You’d refuse, of course. But that’s the kind of  honesty you appreciate on the big day, trust me.

Now where was I?

Ah, yes! Shopping. I planned this shopping trip down to the minute. Since we moved to Whistler I decided we need to go to Seattle once or twice a year to buy necessities. I made lists. I googled stores. I checked reviews.

I shop much differently since the great declutter. I never buy anything that isn’t a ten, right now – not in a month when I lose five pounds. I never buy anything that looks great but isn’t comfortable. I only buy things for my real life (kids, work, Whistler) not my fantasy life (Beyonce’s) and I only buy things that I’d happily maintain for the rest of my life. If I buy something that’s simply a want (like perfume or makeup), I sample it at least twice on separate occasions before I buy it.

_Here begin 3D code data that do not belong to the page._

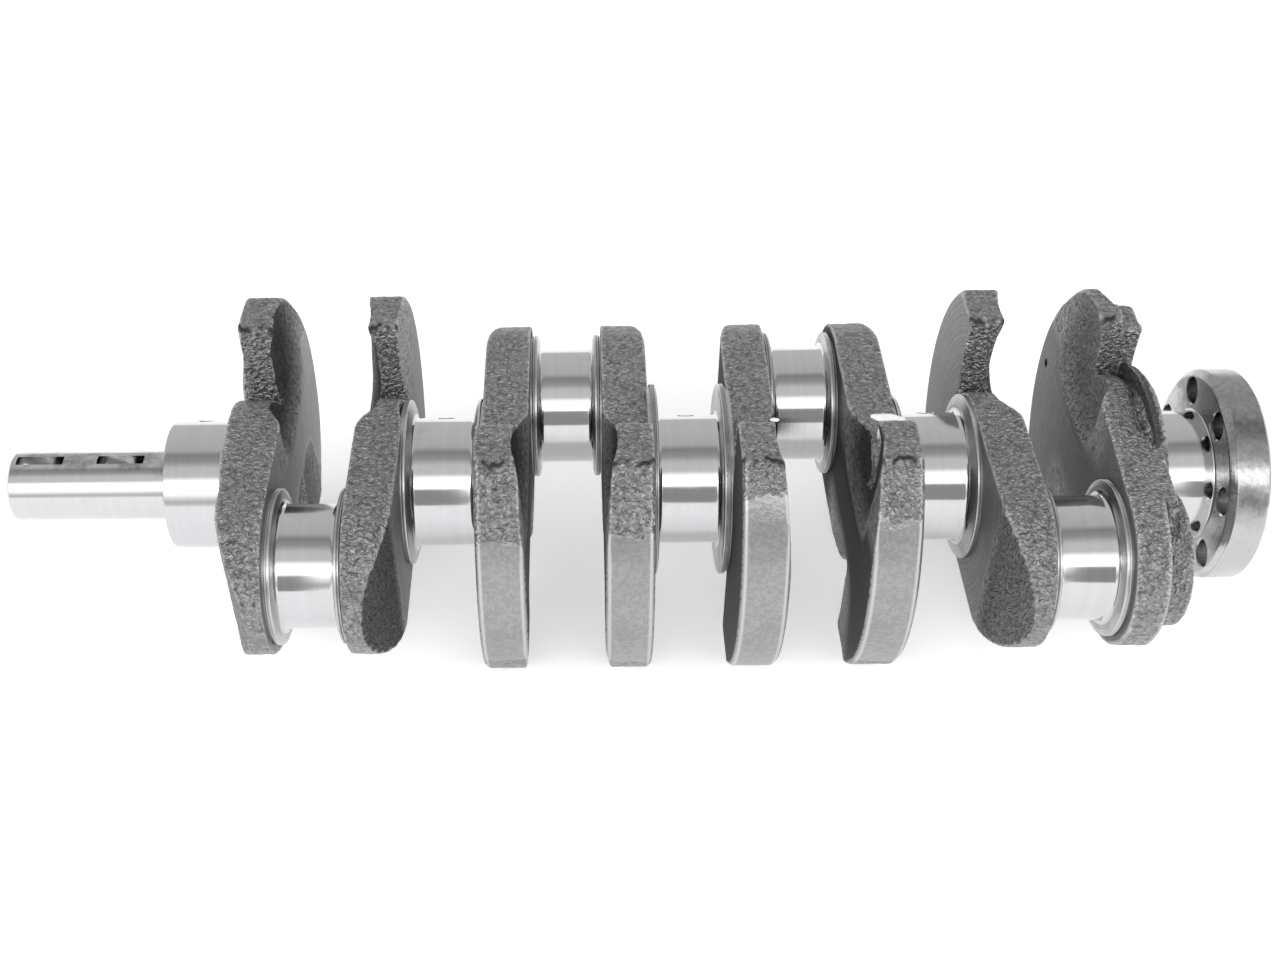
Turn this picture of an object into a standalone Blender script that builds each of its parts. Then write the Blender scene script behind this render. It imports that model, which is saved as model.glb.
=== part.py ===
"""Forged crankshaft of an in-line four-cylinder engine, in its named sections.

X is the rotation axis and runs from the pulley nose to the flywheel flange. The crank pins lie in the
horizontal plane: pins 1 and 4 on the -Y side, pins 2 and 3 on the +Y side. The origin is on the axis at
mid-length. Lengths are metres.
"""

import math

import bmesh
import bpy
from mathutils import Matrix, Vector

# Driving dimensions
BORE_PITCH = 0.103
THROW = 0.050
MAIN_RADIUS = 0.0275
PIN_RADIUS = 0.0255
MAIN_HALF_WIDTH = 0.0130
PIN_HALF_WIDTH = 0.0117
MAIN_SHOULDER_THICKNESS = 0.0036
PIN_SHOULDER_THICKNESS = 0.0038
MAIN_SHOULDER_RADIUS = 0.0355
PIN_SHOULDER_RADIUS = 0.0320
THRUST_COLLAR_RADIUS = 0.0410

# Web arm: two half circles round the main axis and the pin axis, joined by straight flanks
WEB_RADIUS = 0.0360
WEB_EDGE = 0.0015

# The lobe is cut back on its main side by two planes: how far out each starts, and how deep it is there
LOBE_BEVEL = ((0.0470, 0.0), (0.0694, 0.0036), (0.0860, 0.0110))

# Counterweight: a disc sector that stands on the shoulder line across the web
RIM_RADIUS = 0.0804
RIM_HALF_ANGLE = math.radians(47.6)
SHOULDER_LINE = 0.0308
SHOULDER_HALF_WIDTH = 0.0607
RIM_EDGE = 0.0010

# The last counterweight is thicker, and its rear layer is lower at the rim
REAR_LAYER_RADIUS = 0.0730
REAR_LAYER_END = 0.0110
FRONT_LAYER_START = 0.0271
REAR_LAYER_EDGE = 0.0035
LOBE_BOSS_RADIUS = 0.0280
LOBE_STEP = 0.0222
REAR_HUB_RADIUS = 0.0450
REAR_HUB_END = 0.0098
BALANCE_HOLE_RADIUS = 0.0020
BALANCE_HOLE_PLACE = 0.0700
BALANCE_HOLE_ANGLE = math.radians(5.0)
BALANCE_HOLE_DEPTH = 0.0080

# Pulley nose
NOSE_RADIUS = 0.0149
NOSE_LENGTH = 0.0692
NOSE_CHAMFER = 0.0010
FRONT_JOURNAL_OVERRUN = 0.0004
KEY_WIDTH = 0.0050
KEY_CUTTER_RADIUS = 0.0110
KEY_SEAT_LENGTH = 0.0200
KEY_SEAT_CENTRES = (0.0130, 0.0473)
CENTRE_HOLE_RADIUS = 0.0060
CENTRE_HOLE_DEPTH = 0.0350
CENTRE_SINK_RADIUS = 0.0080
CENTRE_SINK_DEPTH = 0.0035

# Flywheel flange
FLANGE_RADIUS = 0.0450
FLANGE_THICKNESS = 0.0165
FLANGE_FRONT = 0.0117
FLANGE_FRONT_CHAMFER = 0.0028
FLANGE_REAR_CHAMFER = 0.0013
BOLT_COUNT = 7
BOLT_CIRCLE_RADIUS = 0.0360
BOLT_HOLE_RADIUS = 0.00575
FIRST_BOLT_ANGLE = math.radians(24.0)
PILOT_RADIUS = 0.0150
PILOT_DEPTH = 0.0120

# Oilways
OIL_HOLE_RADIUS = 0.00275
OIL_MOUTH_ANGLE = math.radians(133.0)
DRILL_OVERRUN = 0.0040
PLAIN_OIL_HOLE_DEPTH = 0.0220

GAP = 0.0003
ROUND_STEPS = 56
HOLE_STEPS = 16
ARC_STEPS = 22
NECK_STEPS = 6

# The rotation axis carries the front end and the rear end at equal distances from the origin
FRONT_REACH = 2 * BORE_PITCH + MAIN_HALF_WIDTH + FRONT_JOURNAL_OVERRUN + NOSE_LENGTH
REAR_REACH = 2 * BORE_PITCH + FLANGE_FRONT + FLANGE_THICKNESS
MIDDLE_MAIN_X = (FRONT_REACH - REAR_REACH) / 2

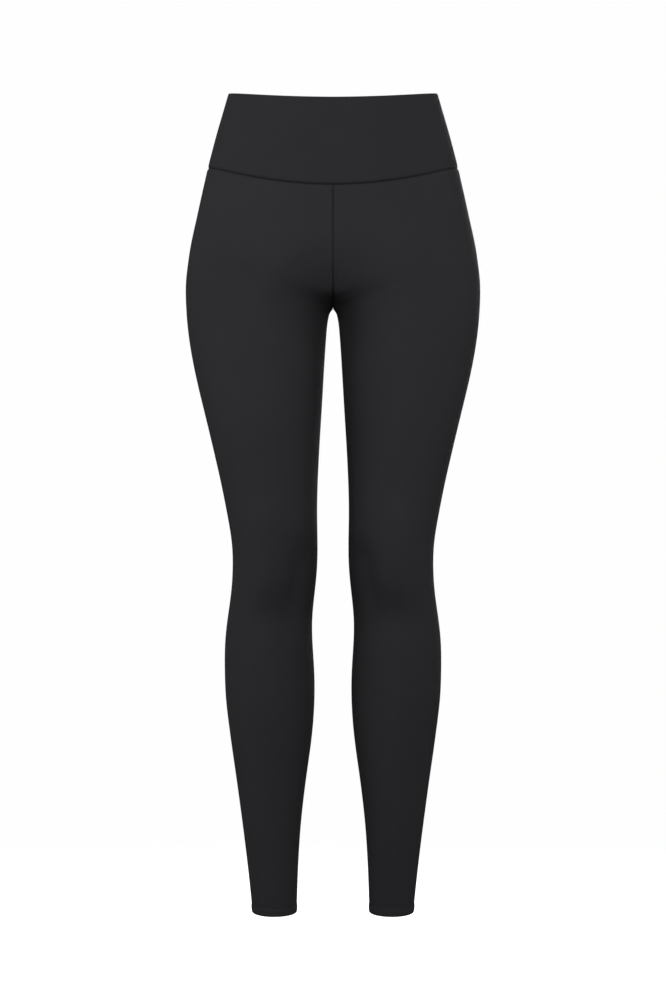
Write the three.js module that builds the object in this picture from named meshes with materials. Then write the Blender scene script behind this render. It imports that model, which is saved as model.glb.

The result is some pretty arduous shopping. The try on to buy ration is about 30:1. And yet strangely, I still enjoy the process. I noticed a disturbing trend though on this recent trip. After picking over every last item in Nordstrom I chose six long-sleeved tops I was willing to try on.

A lovely girl followed me around whisking away my choices almost before the hangers left the racks and storing them away in a change room for me. But when I finally ambled into the change room to try them on, my six picks were hardly recognizable, interspersed as they were with her ten picks – for me! Does she think being this particular is easy?

It’s not, it’s exhausting. So please remind me how much work shopping is before I plan any more trips south. And, if I start looking wistfully at babies again, please suggest a labour dress rehearsal. You know I won’t go there again.